Bridget’s particular lingo — singleton, smug marrieds, emotional fuckwittage — became common parlance; her dieting and office affairs became a feminist controversy. By the time the movie was released — based on the book, which was heavily cribbed from Pride and Prejudice, right down to the Mr. Darcy — Bridget was considered, at least in Anglophile circles, an icon for striving single white women everywhere. People fought over who should play her in the movie. Even Tilda Swinton auditioned.
The original Bridget Jones’s Diary (2001), written by Fielding with help from British romance legend Richard Curtis (Four Weddings and a Funeral, Notting Hill, Love Actually), and directed by Sharon Maguire, is, for my money, the greatest romantic comedy of the modern era. It has at least five iconic scenes: Renée Zellweger’s Celine Dion performance during the titles; the meet-cute with the dreadful parents and the reindeer sweaters; the incident with the fireman’s pole, which doubles as “the close-up of all the weight Renée Zellweger gained to play this role”; the “It’s Raining Men” fight between Colin Firth and Hugh Grant; and the eminently quotable “I like you very much, just as you are” speech. Zellweger’s performance is vulnerable and mortifying; her chemistry with Firth is an untapped source of renewable energy. They wind up together. You knew that.
“The problem with Bridget and Ally [McBeal],” wrote Ginia Bellafante in a scathing Time magazine cover story about 1998 feminism “is that they are presented as archetypes of single womanhood even though they are little more than composites of frivolous neuroses.” Bellafante was trying to criticize here, I think, but she’s not wrong: Bridget, both book and movie, is a walking worry bomb, a summation of every fear and mortification that plagues a woman failing To Have It All. Romantic comedies are supposed to be about squealing and romance, but Bridget Jones’s Diary is the most comforting portrayal of anxiety that I have ever seen. Bridget is in debt, underemployed, and unsatisfied. She makes mistakes, she drinks too much. She is relatable but not aspirational.

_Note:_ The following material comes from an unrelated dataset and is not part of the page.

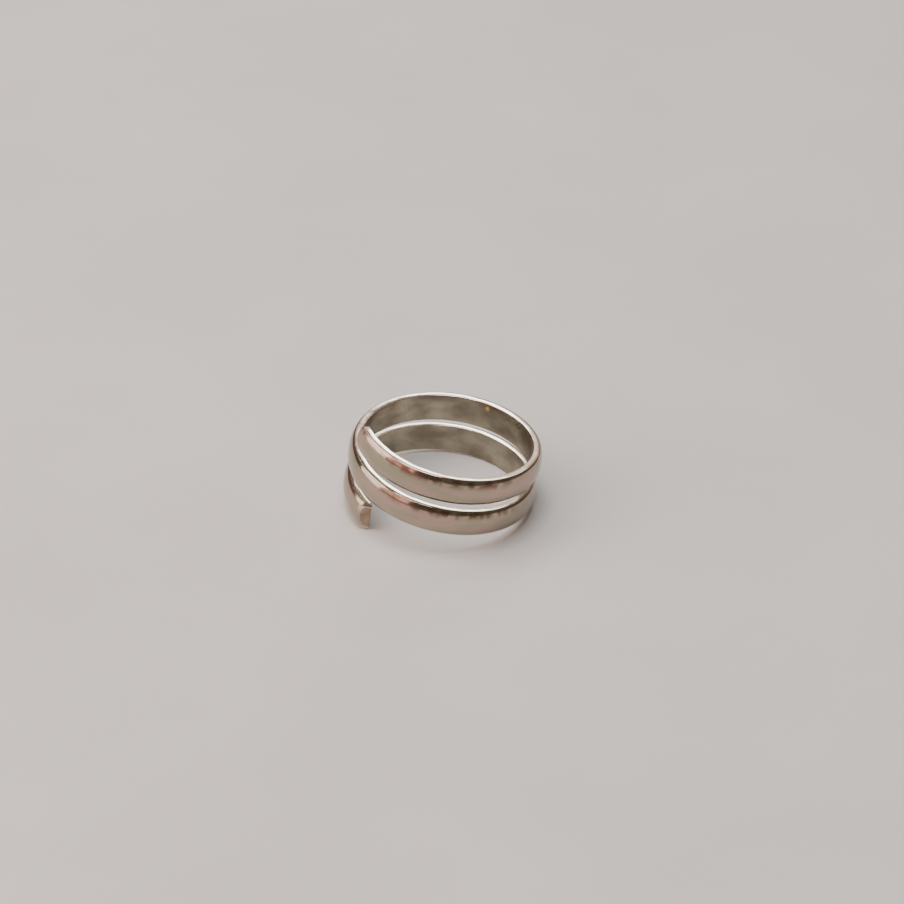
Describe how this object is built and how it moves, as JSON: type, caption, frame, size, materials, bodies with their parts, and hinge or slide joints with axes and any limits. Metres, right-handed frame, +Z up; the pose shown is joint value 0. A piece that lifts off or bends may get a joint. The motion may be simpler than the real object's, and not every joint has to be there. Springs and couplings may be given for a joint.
{
  "type": "coiled wrap ring",
  "caption": "Plain finger ring coiled from one length of half-round polished silver wire, with two open ends that lie one over the other.",
  "frame": {"origin": "middle of the ring's footprint, on the surface that it lies on", "axes": "+Z up from the surface, -Y towards the side where the two ends lie one over the other at the left, +X to the right"},
  "size_m": [0.02, 0.0194, 0.0107],
  "materials": {
    "silver": "polished silver with fine wear scratches"
  },
  "bodies": {
    "root": {"band": "silver"}
  },
  "joints": []
}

She will, in her own words, “always be just a little bit fat.” It is valid to interpret the arc of Bridget Jones’s Diary as a retro tale about a messy, privileged woman who gets saved by a rich dude, but I have always chosen to watch it as an optimistic story about a mediocre, terrified woman who deserves friends and a career and love. She is still trying, despite a whole society’s worth of expectation and judgment. It’s possibly the greatest fairy tale of them all.

We’re in new-ish waters as far as rom-com fan service goes. The Hollywood machines that brought you Star Wars 1–9 and four Hunger Gameses and a six-season TV series about the guy who pushes the buttons at the Iron Man factory are only just getting around to the marriage plot. They can’t be expected to get it all right, and even in the hands of Sharon Maguire, Helen Fielding, and Emma Thompson, Bridget Jones’s Baby makes some mistakes.
There’s the nice, renovated apartment, which raises a lot of questions about how a moderately successful TV producer could afford to purchase a multiroom home during London’s real estate boom. The clothes are way better; the men are much nicer to her. Bridget can make it through a whole SoulCycle class without falling off her bike. The Hugh Grant absence is rude. I hate to harp on weight issues, but it’s bullshit that Bridget is so thin in this movie — not because thin is bad (it’s not), or because you should worry about your weight (you shouldn’t), but because it’s an honest struggle magicked away with no explanation.
“There were interesting conversations with Sharon Maguire, the director, about how [Bridget] might have gotten her life together,” Zellweger told The New York Times, as if to ward off any fan complaints. “She’s a little bit more mature, she’s progressed professionally, moved into property ownership in London and has achieved her ideal weight. And still her life is a relative mess. I like the message in that: that we can tick off the boxes, and yet we still don’t quite have it together.”
This is true, and also a gentle admission of shifted priorities. “Achieved” is not a verb we’ve used around here before. It is impossible to fault the filmmakers for picking wish fulfillment over awkwardness — it is honest to the genre, if not this character, and it makes for a two-hour charm fest, full of misunderstandings and babies and dry English humor. As with all good rom-coms, I’d like to take up a semipermanent residence inside the confines of this movie. An inviting, revisitable world is a rare commodity, as the creators of most superhero franchises would love to tell you about.
There is, for the curious, a second Bridget Jones timeline currently in existence. After the generally skippable Bridget Jones: The Edge of Reason, Fielding wrote a third novel that bears no relation to Bridget Jones’s Baby. Instead of splitting up after 10 years, as they do in the movie, Bridget and Mark Darcy got married; instead of living happily ever after, as they do in the movie, Mr. Darcy — I’m really sorry to do this — dies. The rest of the book is about a bereft, but still fundamentally optimistic, Bridget trying to move forward.
Bridget Jones: Mad About the Boy is a more legitimate Bridget, probably, and also an earnest engagement with the question — what happens after the happy ending? — that plagues both sequels and life. It is also, in this universe, proof that authenticity sucks. Bridget Jones’s Baby might be easy, or even unmemorable, but I suspect it is the movie that Bridget herself would write. There are different ways to be yourself, it turns out.